Referring to RDF as a "complex ontology language" is kind of FUD. Fine,
imagine you take out RDF's URIs. Then it's far from complicated to
allow common users to add simple attribute/value pairs (comparable to
RDF statements) as metadata describing such content. This is
essentially the basis of Adobe's XMP, and Google Base.
>
> 2.2 A Web document is enriched with semantics by the common user simply
> writing a description, in a natural language such as English (see
> above for an example of a description).
This is one kind of "bottom up" semantics addition. It's just starting
from a slightly different "bottom" than conventional Semantic Web
notions. You also have to look at some of the other elements that are
going to be involved. The Semantic Web is about software accessing this
content. So you need some software that will interpret these kinds of
simple natural language statements (as you note later on). An obvious
internal way of interpreting them is as one or more simple statements
ala RDF (as you also note later on). The conventional Semantic Web
starts with users adding these statements directly, rather than assuming
there will be a natural language interpreter of them. How different
really is what you propose than some simple front-end that allows a user
to annotate content with simple attribute/value pairs?
Also, so far you don't describe any way for the user to indicate or
refer to the meanings (or descriptions) of terms used in the natural
language descriptions (e.g., what does this user mean by "picture"), and
whether those meanings are the same as, or different from, other users'
usage of the same terms. Of course, you can do *that* in natural
language too, but remember that the idea is for software, not people, to
be able to access the semantics. (If you assume that the interpreting
software is capable of interpreting arbitrarily complicated natural
language, then presumably if the content is largely textual, ala much of
the content on the current Web, then a lot of the meaning can be
extracted without much if any extra annotation).
>
> 3. The semantic web must be self-regulating.
>
> 3.1 A description that is written by one common user may be edited by
> another common user. Presumably the later common user has more
> knowledge and is thus able to correct or add to the description.
>
> Example. A second person with further information edits the above
> description:
>
> "This is a picture of the New England coastline, near
> the Boston harbor."
>
> 3.2 Common users regulate themselves - they ensure that all descriptions
> of a Web document are consistent.
As noted by others, there are some issues here related to what things
like "self-regulating" mean. Also, it seems to me that assuming that
users can edit a description written by another user unnecessarily
bundles things. Why not instead assume, as the conventional Semantic
Web does, that users simply separately add their own statements about
the resource (the picture, in this case), without changing the original
description? These added statements may be additions ("near the Boston
Harbor") or corrections/contradictions ("it isn't the New England
coastline, it's the Irish coastline"), as well as statements describing
the source or trustworthiness of either the information, or the user
providing it ("I know it's the Irish coastline, because I took the
picture in the first place; and by the way, you didn't get permission
to use that picture!"). Other users then decide for themselves which
combinations of statements are useful to them, and which statements they
want to trust (and how much). There's no real need for consistency in
the sense that the combination of all statements posted are consistent
(and a given user can decide how much consistency she/he needs anyway),
and this is "self-regulating" not in some global sense that *the Web*
does the regulation, but individual users (or software acting for them)

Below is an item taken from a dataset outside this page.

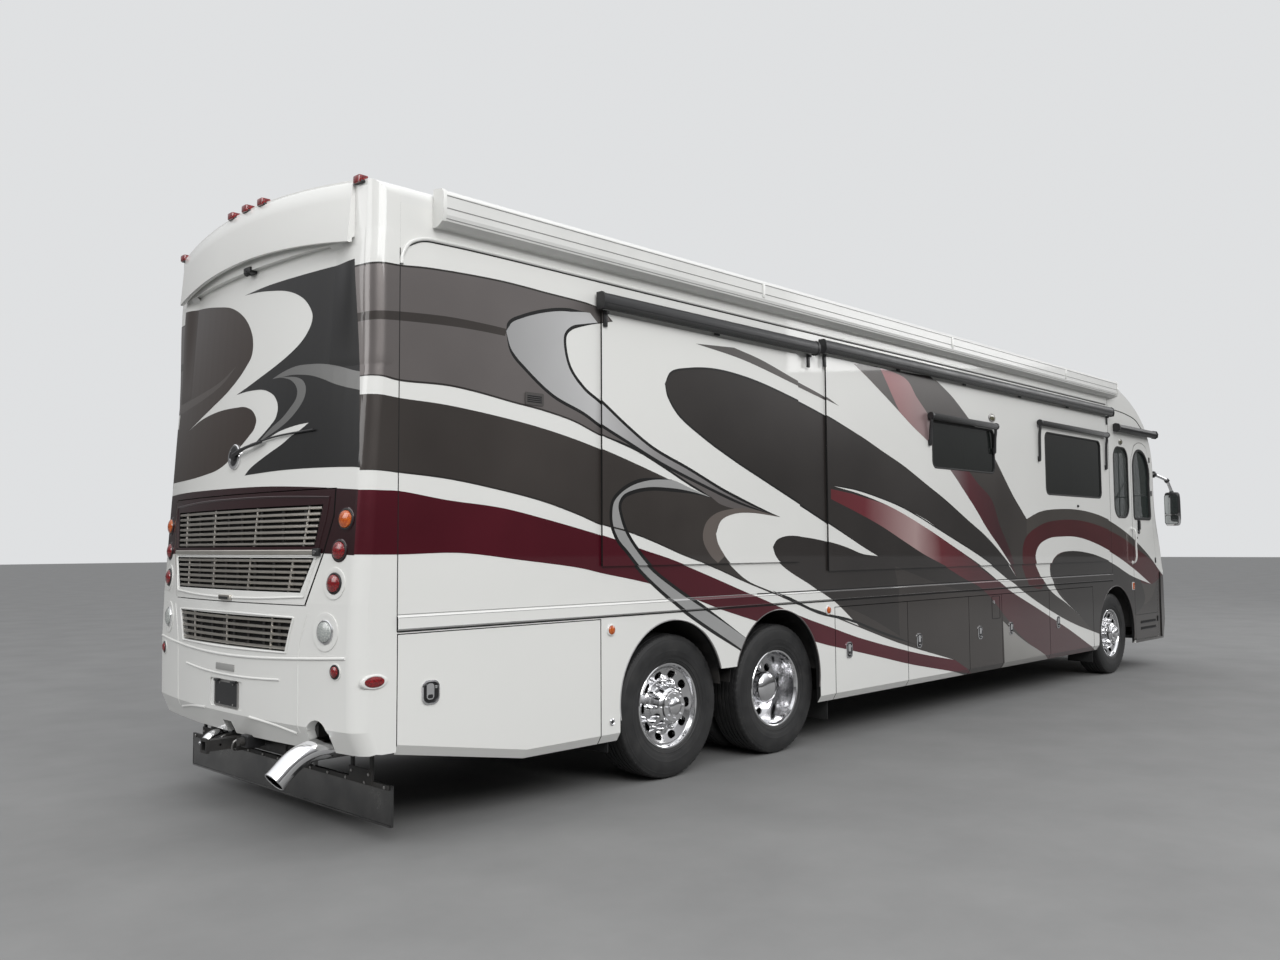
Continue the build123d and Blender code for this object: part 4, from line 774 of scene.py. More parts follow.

do the regulation simply in deciding what information they want to use.
>
> 4. The tool used by the common user to annotate a Web document with a
> description (semantics) must be lightweight.
>
> 4.1 A simple text box with a basic editor and versioning will suffice.
>
> 5. Advanced semantic machine processing are services provided by a
> limited set of companies which employ Ph.D semantic gurus.
>
> 5.1 Company XYZ is one of those limited set of companies. It employs
> Ph.D semantic gurus. They write advanced code to process all the
> descriptions written by the common users. They use RDF and OWL, if they
> desire.
But if this advanced code is what is interpreting the descriptions, how
much of the semantics is determined by what the users add as
descriptions, and how much is determined by how the semantic gurus
decide that the advanced code will interpret them as meaning?